If the binary is not on PATH, set:

export CODEBASE_MEMORY_MCP_BIN="$HOME/.local/bin/codebase-memory-mcp"

Install

pi install npm:pi-cbm

Or test for one run:

pi -e npm:pi-cbm

Tools

Registers:

• get_graph_schema
• get_architecture
• search_graph
• resolve_symbol
• read_symbol
• read_symbols
• search_code
• get_code_snippet
• get_code_snippets
• search_and_read_symbols
• trace_path
• query_graph
• detect_changes

Most tools accept optional project. When omitted, the extension infers it from indexed project roots matching Pi's current working directory. Agents should omit project for cwd/current-project work and provide it only when intentionally querying an external indexed project.

Notes:

• Use search_graph first for symbol/workflow/route/class/function discovery and “where is X implemented?” questions. Use a small limit for targeted lookup.
• Use search_and_read_symbols when you need to both discover implementation locations and inspect source for the top matches. Prefer it over search_graph followed by many individual snippet reads. Keep read_limit small, usually 3–8.
• Use resolve_symbol when you know a symbol name but need the exact qualified_name or need to disambiguate candidates.
• Use read_symbol when you know a symbol name plus enough disambiguators, such as file_path, parent_class, label, route_path, or route_method, and want source only if the match is unambiguous.
• Use read_symbols when you know multiple concrete symbol names and need their source in one call. Each item fails closed on ambiguity like read_symbol; retry only ambiguous items with stronger disambiguators.
• read_symbol fails closed on ambiguity; if it returns candidates, retry with more disambiguators or use get_code_snippet with an exact qualified_name.
• read_symbol supports neighbors: "callers" | "callees" | "both" plus neighbor_limit for direct, compact, source-free surrounding call context.
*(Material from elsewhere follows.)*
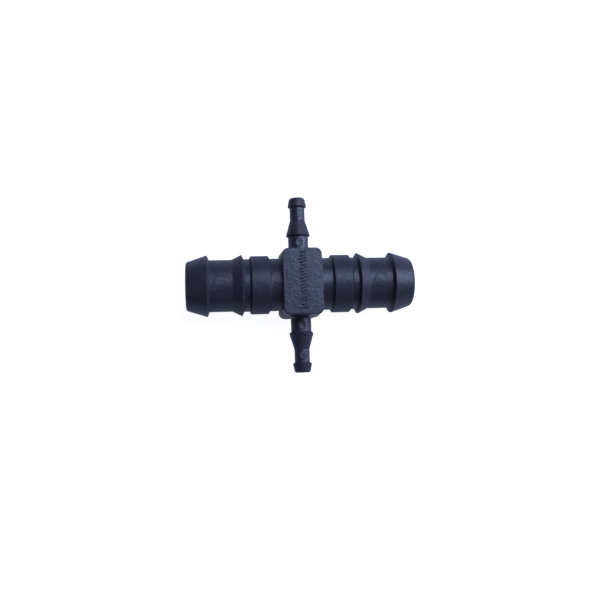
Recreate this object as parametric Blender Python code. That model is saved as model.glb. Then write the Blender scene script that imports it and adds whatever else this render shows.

Use trace_path for multi-hop workflow or impact tracing.
• Use get_code_snippet when you already have an exact qualified_name; prefer read_symbol when you have a concrete symbol name plus disambiguators but not the exact qualified_name.
• Use get_code_snippets when you already have multiple exact qualified_name values from search, trace, or query results. Prefer it over repeated get_code_snippet calls.
• If the query is a symbol name, prefer resolve_symbol/read_symbol; if it is an exact non-symbol string or you need all textual occurrences, use search_code.
• Use search_code for exact literal text/regex searches such as env vars, config keys, route strings, error messages, constants, template text, comments, and docstrings.
• Use trace_path after identifying an anchor symbol when you need callers, callees, workflow, dependency, data-flow, or blast-radius context. Keep depth shallow by default.
• Use get_code_snippet only after search_graph/search_code identifies the exact symbol. Keep snippet retrieval targeted instead of bulk-reading many symbols.
• Use get_architecture for broad orientation in unfamiliar repos, not targeted implementation lookup. Requested aspects may be absent if the index has no data for them.
• Use get_graph_schema before non-trivial query_graph queries, and keep query_graph returned columns narrow.
• Use detect_changes for diff review or blast-radius analysis, not ordinary code lookup.
• Read obvious README/package/deployment/config manifest paths directly instead of forcing graph tools into file-inspection work.
• trace_path auto-resolves short function/method names when there is a single unambiguous match; otherwise it returns candidate qualified_names. It also supports explicit plugin-side exclude_paths filters.
• Exploration tools such as search_graph, get_code_snippet, trace_path, get_architecture, search_code, and detect_changes default to compact, location-first output. Less-useful upstream graph metadata such as fingerprints, token fields, and raw metrics is hidden unless include_metadata: true is set.
• Batch/source tools such as get_code_snippets, read_symbols, and search_and_read_symbols use the same compact metadata defaults: they preserve essential identity such as file_path, start_line, end_line, qualified_name, signatures, and route fields while stripping less-useful raw graph metadata unless include_metadata: true is set.
• Compact output hides analysis metadata, not edit-critical location identity. Symbol-like outputs preserve file_path, start_line, and end_line when available, and the plugin enriches missing locations for resolver, trace, and architecture outputs where possible.
• Code/source-heavy tools support full_output and max_symbol_lines. By default, normal-sized symbols are returned in full and only oversized function/method/class-sized blocks are compacted.
• search_code defaults to compact output with small context to avoid flooding the agent context, and oversized per-symbol contexts are compacted unless full_output=true or max_symbol_lines is increased. If a result is compacted/truncated, agents should retry the same codebase-memory tool with a higher max_symbol_lines or full_output=true before falling back to file reads/grep.
• query_graph normalizes common numeric metric columns in the returned rows for easier agent consumption, while still relying on upstream for query execution/order.

Typical workflow

Ask Pi:

Give me the architecture overview.

The extension indexes and periodically refreshes the current repo in the background, so the agent should usually go straight to get_architecture, search_graph, get_code_snippet, trace_path, search_code, or query_graph for structural code exploration. Administrative index operations remain available through the codebase-memory-mcp CLI when needed.